Transcribe every line exactly and omit anything that is a picture.
====================
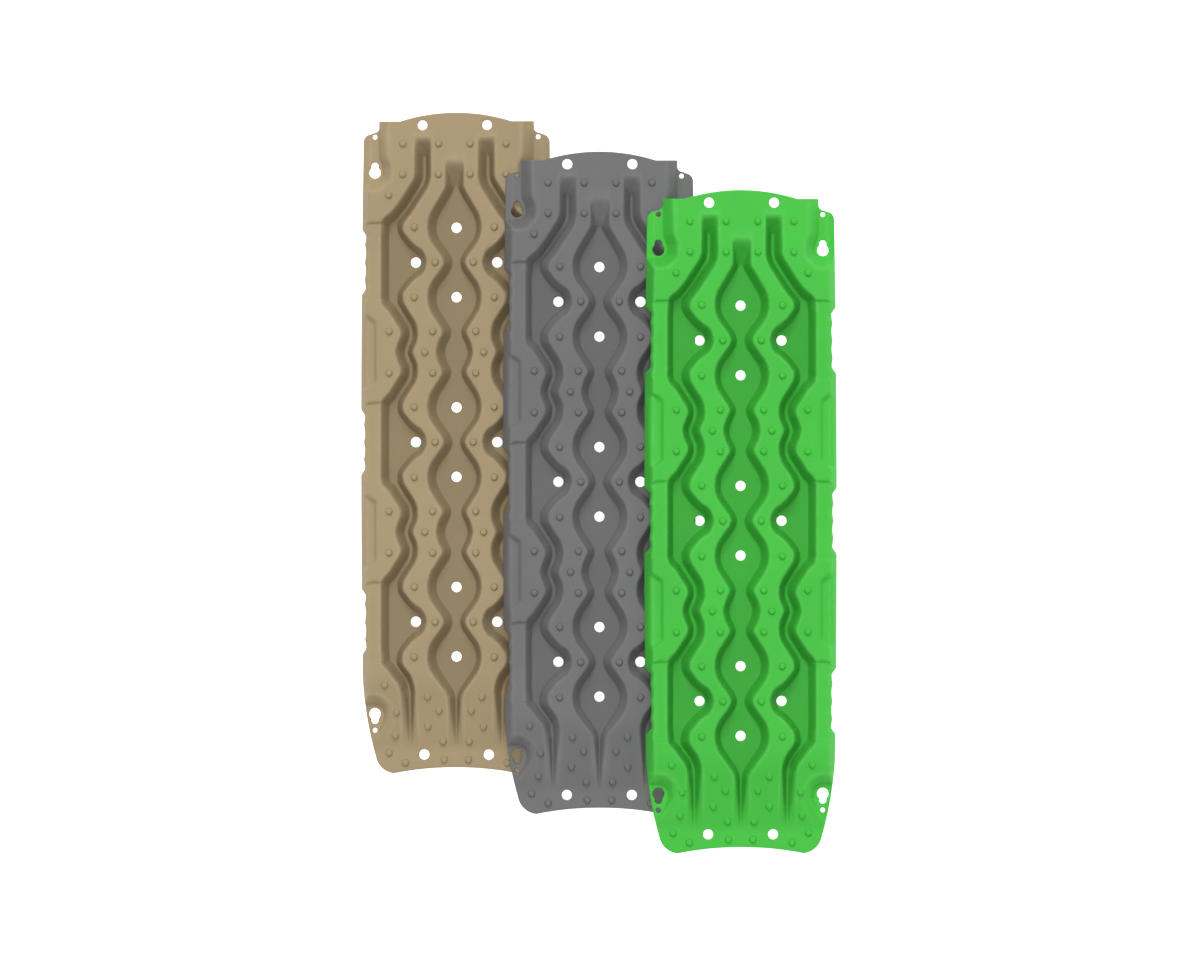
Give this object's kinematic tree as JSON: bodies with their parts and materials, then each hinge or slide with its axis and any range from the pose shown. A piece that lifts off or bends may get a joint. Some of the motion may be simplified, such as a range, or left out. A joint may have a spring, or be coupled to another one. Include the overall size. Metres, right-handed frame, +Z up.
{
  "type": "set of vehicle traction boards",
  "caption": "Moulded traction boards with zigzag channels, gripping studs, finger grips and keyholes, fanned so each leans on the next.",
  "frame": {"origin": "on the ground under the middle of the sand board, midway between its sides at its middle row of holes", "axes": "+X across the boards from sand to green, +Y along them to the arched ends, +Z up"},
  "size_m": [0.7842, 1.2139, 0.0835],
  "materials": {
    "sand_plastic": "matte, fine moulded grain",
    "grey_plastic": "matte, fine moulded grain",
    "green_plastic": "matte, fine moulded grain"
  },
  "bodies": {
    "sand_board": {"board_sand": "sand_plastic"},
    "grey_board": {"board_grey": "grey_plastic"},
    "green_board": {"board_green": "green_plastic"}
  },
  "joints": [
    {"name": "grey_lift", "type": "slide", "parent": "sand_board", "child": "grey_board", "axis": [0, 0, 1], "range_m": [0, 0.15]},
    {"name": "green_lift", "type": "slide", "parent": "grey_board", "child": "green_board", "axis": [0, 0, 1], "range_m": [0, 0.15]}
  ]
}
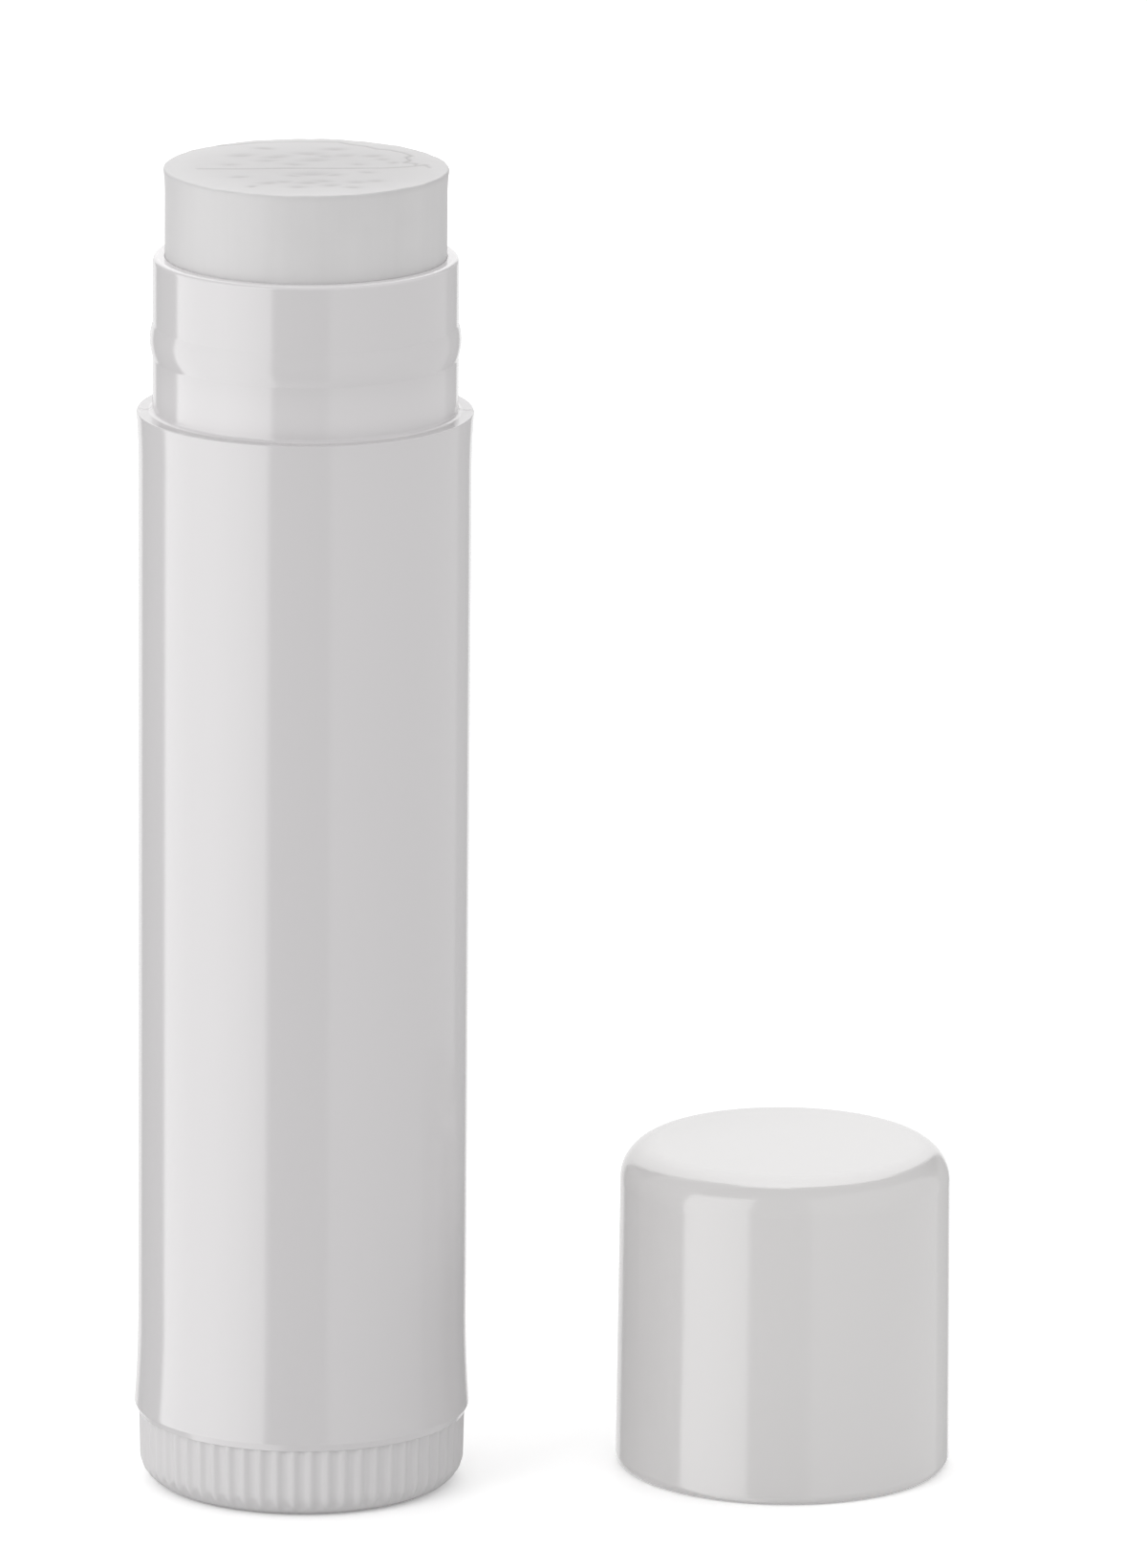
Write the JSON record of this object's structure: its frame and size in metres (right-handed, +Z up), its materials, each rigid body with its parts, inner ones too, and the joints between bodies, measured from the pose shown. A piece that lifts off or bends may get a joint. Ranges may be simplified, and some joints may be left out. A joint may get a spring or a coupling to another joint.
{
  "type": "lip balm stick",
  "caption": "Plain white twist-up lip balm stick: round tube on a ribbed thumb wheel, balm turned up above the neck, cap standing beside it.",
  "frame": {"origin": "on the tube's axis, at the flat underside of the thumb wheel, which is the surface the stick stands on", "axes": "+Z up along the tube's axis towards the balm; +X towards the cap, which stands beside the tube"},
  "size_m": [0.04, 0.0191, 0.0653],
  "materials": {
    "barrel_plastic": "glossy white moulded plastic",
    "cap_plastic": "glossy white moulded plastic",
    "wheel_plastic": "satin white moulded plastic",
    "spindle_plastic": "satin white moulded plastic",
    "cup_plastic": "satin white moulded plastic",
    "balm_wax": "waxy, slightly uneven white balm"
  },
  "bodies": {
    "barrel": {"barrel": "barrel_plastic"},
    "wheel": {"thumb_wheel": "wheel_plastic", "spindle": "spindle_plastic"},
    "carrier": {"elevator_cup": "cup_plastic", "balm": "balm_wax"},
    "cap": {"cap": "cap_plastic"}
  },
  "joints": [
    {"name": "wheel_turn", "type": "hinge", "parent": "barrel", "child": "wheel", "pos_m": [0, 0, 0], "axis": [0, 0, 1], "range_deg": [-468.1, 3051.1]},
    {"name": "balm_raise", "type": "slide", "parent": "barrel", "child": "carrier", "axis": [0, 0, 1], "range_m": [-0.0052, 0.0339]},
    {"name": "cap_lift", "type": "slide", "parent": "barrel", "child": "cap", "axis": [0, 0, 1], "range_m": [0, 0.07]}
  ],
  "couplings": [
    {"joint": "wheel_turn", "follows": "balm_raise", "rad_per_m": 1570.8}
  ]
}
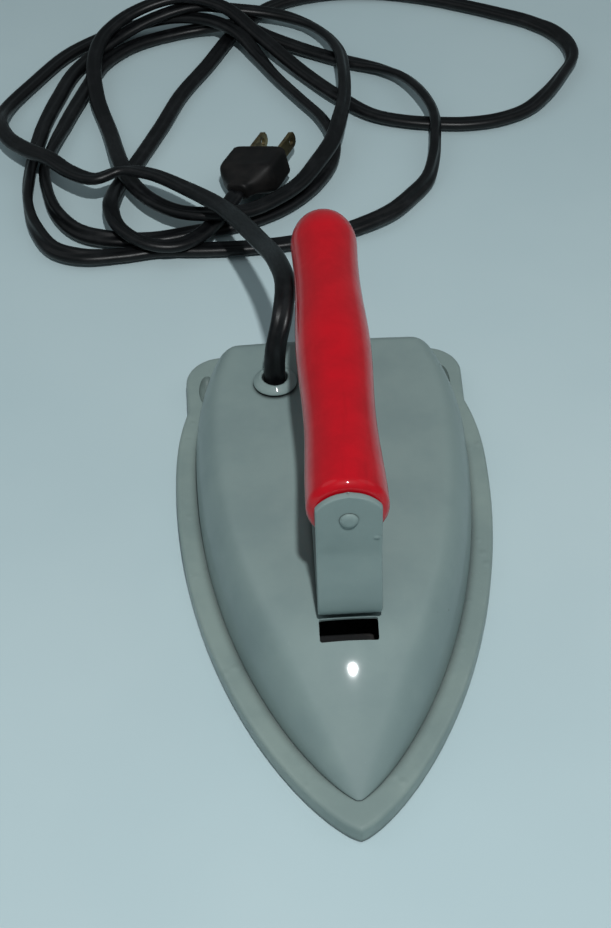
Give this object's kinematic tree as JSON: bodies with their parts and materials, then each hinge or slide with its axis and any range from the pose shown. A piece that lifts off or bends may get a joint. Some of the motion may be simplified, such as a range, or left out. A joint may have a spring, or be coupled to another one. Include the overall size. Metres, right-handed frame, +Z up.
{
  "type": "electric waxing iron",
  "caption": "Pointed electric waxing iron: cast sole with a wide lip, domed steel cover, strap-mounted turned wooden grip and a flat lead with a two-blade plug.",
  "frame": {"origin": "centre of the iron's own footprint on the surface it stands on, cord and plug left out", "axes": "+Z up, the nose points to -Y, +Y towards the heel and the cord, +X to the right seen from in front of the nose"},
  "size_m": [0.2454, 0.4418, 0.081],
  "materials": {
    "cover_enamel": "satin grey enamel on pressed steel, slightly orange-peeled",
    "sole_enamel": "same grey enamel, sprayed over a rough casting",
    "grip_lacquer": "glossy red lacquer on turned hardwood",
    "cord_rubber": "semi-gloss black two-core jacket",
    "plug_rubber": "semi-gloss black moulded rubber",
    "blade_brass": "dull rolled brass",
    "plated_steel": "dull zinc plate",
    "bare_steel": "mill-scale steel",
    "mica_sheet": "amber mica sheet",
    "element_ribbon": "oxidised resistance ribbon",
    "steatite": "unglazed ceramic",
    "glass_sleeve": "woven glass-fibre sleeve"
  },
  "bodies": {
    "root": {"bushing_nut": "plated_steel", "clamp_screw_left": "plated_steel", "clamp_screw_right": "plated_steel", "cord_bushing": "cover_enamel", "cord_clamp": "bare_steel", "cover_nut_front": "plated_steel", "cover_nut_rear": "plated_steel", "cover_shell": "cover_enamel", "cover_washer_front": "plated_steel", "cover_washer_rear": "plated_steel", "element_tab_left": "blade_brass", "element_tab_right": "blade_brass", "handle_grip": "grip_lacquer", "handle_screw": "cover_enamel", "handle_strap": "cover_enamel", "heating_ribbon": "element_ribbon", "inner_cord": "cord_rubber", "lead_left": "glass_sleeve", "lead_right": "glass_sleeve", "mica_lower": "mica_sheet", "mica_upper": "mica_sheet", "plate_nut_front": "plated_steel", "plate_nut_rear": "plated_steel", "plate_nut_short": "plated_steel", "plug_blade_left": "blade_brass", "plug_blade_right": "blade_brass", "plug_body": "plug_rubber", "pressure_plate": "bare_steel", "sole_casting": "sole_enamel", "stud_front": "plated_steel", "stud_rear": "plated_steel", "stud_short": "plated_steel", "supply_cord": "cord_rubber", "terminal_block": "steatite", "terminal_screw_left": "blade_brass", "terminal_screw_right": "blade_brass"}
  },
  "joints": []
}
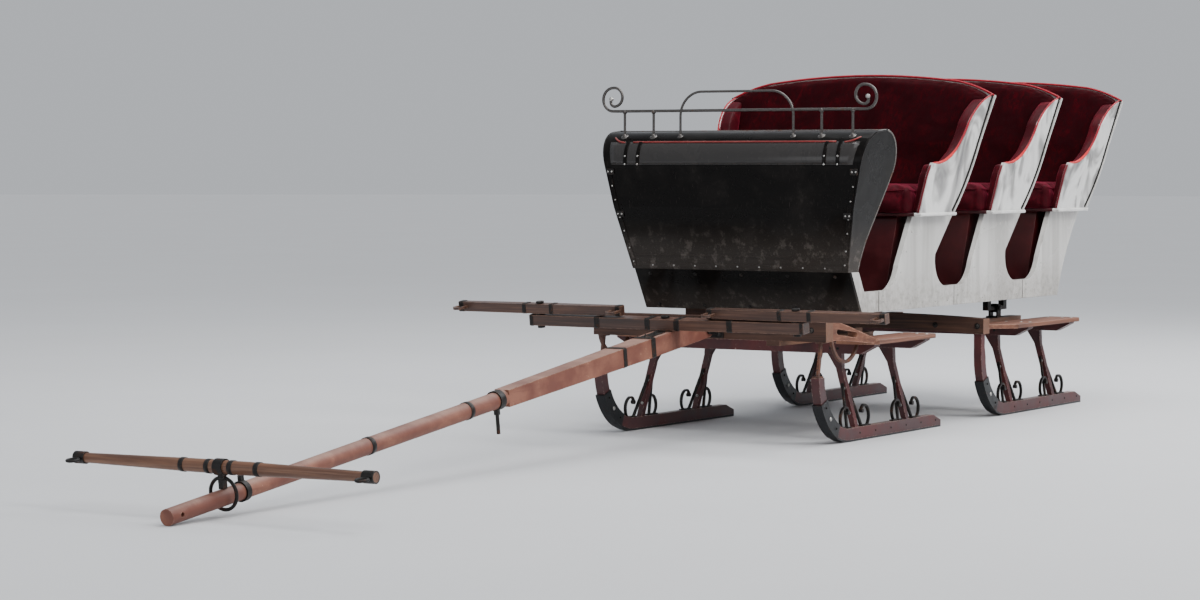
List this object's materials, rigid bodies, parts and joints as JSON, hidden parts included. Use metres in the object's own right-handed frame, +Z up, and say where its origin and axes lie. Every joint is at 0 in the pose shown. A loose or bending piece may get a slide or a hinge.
====================
> _Answer to this exercise_
Give this object's kinematic tree as JSON: bodies with their parts and materials, then each hinge or slide with its axis and any range from the pose shown. A piece that lifts off or bends may get a joint. Some of the motion may be simplified, such as a range, or left out. A joint may have a spring, or be coupled to another one. Include the overall size. Metres, right-handed frame, +Z up.
{
  "type": "set of vehicle traction boards",
  "caption": "Moulded traction boards with zigzag channels, gripping studs, finger grips and keyholes, fanned so each leans on the next.",
  "frame": {"origin": "on the ground under the middle of the sand board, midway between its sides at its middle row of holes", "axes": "+X across the boards from sand to green, +Y along them to the arched ends, +Z up"},
  "size_m": [0.7842, 1.2139, 0.0835],
  "materials": {
    "sand_plastic": "matte, fine moulded grain",
    "grey_plastic": "matte, fine moulded grain",
    "green_plastic": "matte, fine moulded grain"
  },
  "bodies": {
    "sand_board": {"board_sand": "sand_plastic"},
    "grey_board": {"board_grey": "grey_plastic"},
    "green_board": {"board_green": "green_plastic"}
  },
  "joints": [
    {"name": "grey_lift", "type": "slide", "parent": "sand_board", "child": "grey_board", "axis": [0, 0, 1], "range_m": [0, 0.15]},
    {"name": "green_lift", "type": "slide", "parent": "grey_board", "child": "green_board", "axis": [0, 0, 1], "range_m": [0, 0.15]}
  ]
}
Write the JSON record of this object's structure: its frame and size in metres (right-handed, +Z up), its materials, each rigid body with its parts, inner ones too, and the joints between bodies, measured from the pose shown. A piece that lifts off or bends may get a joint. Ranges may be simplified, and some joints may be left out. A joint may get a spring or a coupling to another joint.
{
  "type": "lip balm stick",
  "caption": "Plain white twist-up lip balm stick: round tube on a ribbed thumb wheel, balm turned up above the neck, cap standing beside it.",
  "frame": {"origin": "on the tube's axis, at the flat underside of the thumb wheel, which is the surface the stick stands on", "axes": "+Z up along the tube's axis towards the balm; +X towards the cap, which stands beside the tube"},
  "size_m": [0.04, 0.0191, 0.0653],
  "materials": {
    "barrel_plastic": "glossy white moulded plastic",
    "cap_plastic": "glossy white moulded plastic",
    "wheel_plastic": "satin white moulded plastic",
    "spindle_plastic": "satin white moulded plastic",
    "cup_plastic": "satin white moulded plastic",
    "balm_wax": "waxy, slightly uneven white balm"
  },
  "bodies": {
    "barrel": {"barrel": "barrel_plastic"},
    "wheel": {"thumb_wheel": "wheel_plastic", "spindle": "spindle_plastic"},
    "carrier": {"elevator_cup": "cup_plastic", "balm": "balm_wax"},
    "cap": {"cap": "cap_plastic"}
  },
  "joints": [
    {"name": "wheel_turn", "type": "hinge", "parent": "barrel", "child": "wheel", "pos_m": [0, 0, 0], "axis": [0, 0, 1], "range_deg": [-468.1, 3051.1]},
    {"name": "balm_raise", "type": "slide", "parent": "barrel", "child": "carrier", "axis": [0, 0, 1], "range_m": [-0.0052, 0.0339]},
    {"name": "cap_lift", "type": "slide", "parent": "barrel", "child": "cap", "axis": [0, 0, 1], "range_m": [0, 0.07]}
  ],
  "couplings": [
    {"joint": "wheel_turn", "follows": "balm_raise", "rad_per_m": 1570.8}
  ]
}
Give this object's kinematic tree as JSON: bodies with their parts and materials, then each hinge or slide with its axis and any range from the pose shown. A piece that lifts off or bends may get a joint. Some of the motion may be simplified, such as a range, or left out. A joint may have a spring, or be coupled to another one. Include the overall size. Metres, right-handed frame, +Z up.
{
  "type": "electric waxing iron",
  "caption": "Pointed electric waxing iron: cast sole with a wide lip, domed steel cover, strap-mounted turned wooden grip and a flat lead with a two-blade plug.",
  "frame": {"origin": "centre of the iron's own footprint on the surface it stands on, cord and plug left out", "axes": "+Z up, the nose points to -Y, +Y towards the heel and the cord, +X to the right seen from in front of the nose"},
  "size_m": [0.2454, 0.4418, 0.081],
  "materials": {
    "cover_enamel": "satin grey enamel on pressed steel, slightly orange-peeled",
    "sole_enamel": "same grey enamel, sprayed over a rough casting",
    "grip_lacquer": "glossy red lacquer on turned hardwood",
    "cord_rubber": "semi-gloss black two-core jacket",
    "plug_rubber": "semi-gloss black moulded rubber",
    "blade_brass": "dull rolled brass",
    "plated_steel": "dull zinc plate",
    "bare_steel": "mill-scale steel",
    "mica_sheet": "amber mica sheet",
    "element_ribbon": "oxidised resistance ribbon",
    "steatite": "unglazed ceramic",
    "glass_sleeve": "woven glass-fibre sleeve"
  },
  "bodies": {
    "root": {"bushing_nut": "plated_steel", "clamp_screw_left": "plated_steel", "clamp_screw_right": "plated_steel", "cord_bushing": "cover_enamel", "cord_clamp": "bare_steel", "cover_nut_front": "plated_steel", "cover_nut_rear": "plated_steel", "cover_shell": "cover_enamel", "cover_washer_front": "plated_steel", "cover_washer_rear": "plated_steel", "element_tab_left": "blade_brass", "element_tab_right": "blade_brass", "handle_grip": "grip_lacquer", "handle_screw": "cover_enamel", "handle_strap": "cover_enamel", "heating_ribbon": "element_ribbon", "inner_cord": "cord_rubber", "lead_left": "glass_sleeve", "lead_right": "glass_sleeve", "mica_lower": "mica_sheet", "mica_upper": "mica_sheet", "plate_nut_front": "plated_steel", "plate_nut_rear": "plated_steel", "plate_nut_short": "plated_steel", "plug_blade_left": "blade_brass", "plug_blade_right": "blade_brass", "plug_body": "plug_rubber", "pressure_plate": "bare_steel", "sole_casting": "sole_enamel", "stud_front": "plated_steel", "stud_rear": "plated_steel", "stud_short": "plated_steel", "supply_cord": "cord_rubber", "terminal_block": "steatite", "terminal_screw_left": "blade_brass", "terminal_screw_right": "blade_brass"}
  },
  "joints": []
}
List this object's materials, rigid bodies, parts and joints as JSON, hidden parts included. Use metres in the object's own right-handed frame, +Z up, and say where its origin and axes lie. Every joint is at 0 in the pose shown. A loose or bending piece may get a slide or a hinge.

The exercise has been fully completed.